13 thoughts on “Three new desi Rhodes Scholars

  1. You’re missing the point:

    1. What engineers want to go to the UK? The best scholars are here.

    2. Rhodes rewards all round leadership. For quite a while most Rhodes winners were athletes, now they’ve picked up more student activity types. But engineers are often neither, perhaps by temperament (to generalize wildly).

  2. Nobody breaking deep new ground is an all-rounder, because research takes a hell of a lot of time. They’re all deep rather than broad (Einstein, Edison when he was inventing more than managing).

  3. Right, but the Rhodes is explicitly designed for all-rounders. It’s one of the major criteria. Hence the dearth of engineers.

  4. ‘All-rounders only’ may have been its initial purpose, but the two dominant college scholarships in the public mind are the Rhodes and the Fulbright. It’s perceived as ‘highest contribution to society’ rather than ‘can play a mean game of football.’

    That’s ok. The Rhodes Scholarships for technologists are lexite IPO cubes.

  5. It’s not just the original purpose, it’s explicitly still their goal. You can’t force them to change, just b/c they’re prestigious and you want them to be something else. They’re explicitly designed to find and reward all-rounders.

  6. You can’t force them to change, just b/c they’re prestigious and you want them to be something else.

    My, that sounds petulant when you put it like that. I’m suggesting they’re mis-branded.

  7. I’m not petulant, I’m just confused. It’s like buying a sports car and then complaining that it doesn’t have the storage of a minivan. They say they are looking for all around excellence, and that is what most people understand by excellence at the undergraduate level in any case. For you to say, well they oughta reward people who are excellent but narrow, b/c that’s also excellent is besides the point.

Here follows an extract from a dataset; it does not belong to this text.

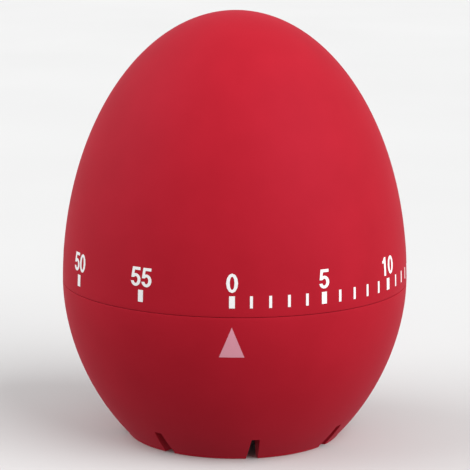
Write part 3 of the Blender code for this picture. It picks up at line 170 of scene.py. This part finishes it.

    Moreover, most college awards have similar requirements for being all round or being of “good character” (i.e. having spent alot of time in service activity). These too implicitly discriminate against geek excellence, but the public doesn’t want to reward narrowness. If it did, then Caltech would be as prestigious as the liberal arts institutions, it isn’t.

    So I’m reading your objection as, the Rhodes doesn’t reward the kind of excellence that Manish most values, and I’m saying that’s besides the point, even if you’re right in valuing it.

  8. You’re missing the element of time. What the public thinks is irrelevant when the awards are founded, they’re a private institution. But many decades later, when they’ve achieved eminence, their public brand is out of sync with their internal criteria.

    Recently, college students have built significant technology including broadly-used software like Winamp and Napster, self-driving cars, solar cell-powered cars, smart dust, palm-sized spycraft and rescue robots used in Iraq, and so on. It’s as if the Oscars had never added a foreign film category despite the rise of films like Crouching Tiger, Hidden Dragon. Awards need to adapt over time.

    The public highly values technologists who solve mass problems– in Geoffrey Moore’s chasm model, the 2’s who apply tech to an objective than the pure 1’s who solely create it, but technologists nevertheless.

  9. Or new awards need to be created to reward creativity and specialization.

    What I question is your claim that the branding is out of synch with the public. I suspect that the public knows and wants all rounders, and doesn’t expect the Rhodes to reward specialized excellence. This is consistent with most popular media depictions of university as a place where people go to gain breadth before they specialize in the “real world.” Now, the people might be wrong to value one kind of intelligence over another, but that’s a separate argument. The public has a very much retro conception of what college is about.

  10. went to the rhodes scholar site and checked out recent winners, and i saw a lot of math, physics and bio people (bio related stuff seemed almost as prominent and government majors).

  11. gotta agree with manish.

    The Rhodes has been corrupted by PC.For example, I seriously doubt this woman will advance the cause of “Nicaraguan Democratization”. Hell, she probably thinks the Communists were in the right!

    For another example..can you imagine a Pim Fortuyn type winning a Rhodes to support human rights in Europe by limiting the influx of people who believe in spreading medieval theocracy by the sword? No…

    The same PC takeover has happened with the MacArthur and the Nobel Peace Prize. Engineering/science is less vulnerable to this kind of thing, and it is responsible for the continued prestige of those awards.

    But if you look at the humanist recipients, they are becoming kookier and kookier leftists – or leftist idols. I would have said the bottom had been hit with the nomination of Arafat, but they keep scraping along (this year’s Nobel for Literature went to yet ANOTHER Communist, for example).

  12. Hey now! I got it as an engineer, and out of Caltech, no less. Rhodes has been explicitly moving to get more science/engineering types in recent years.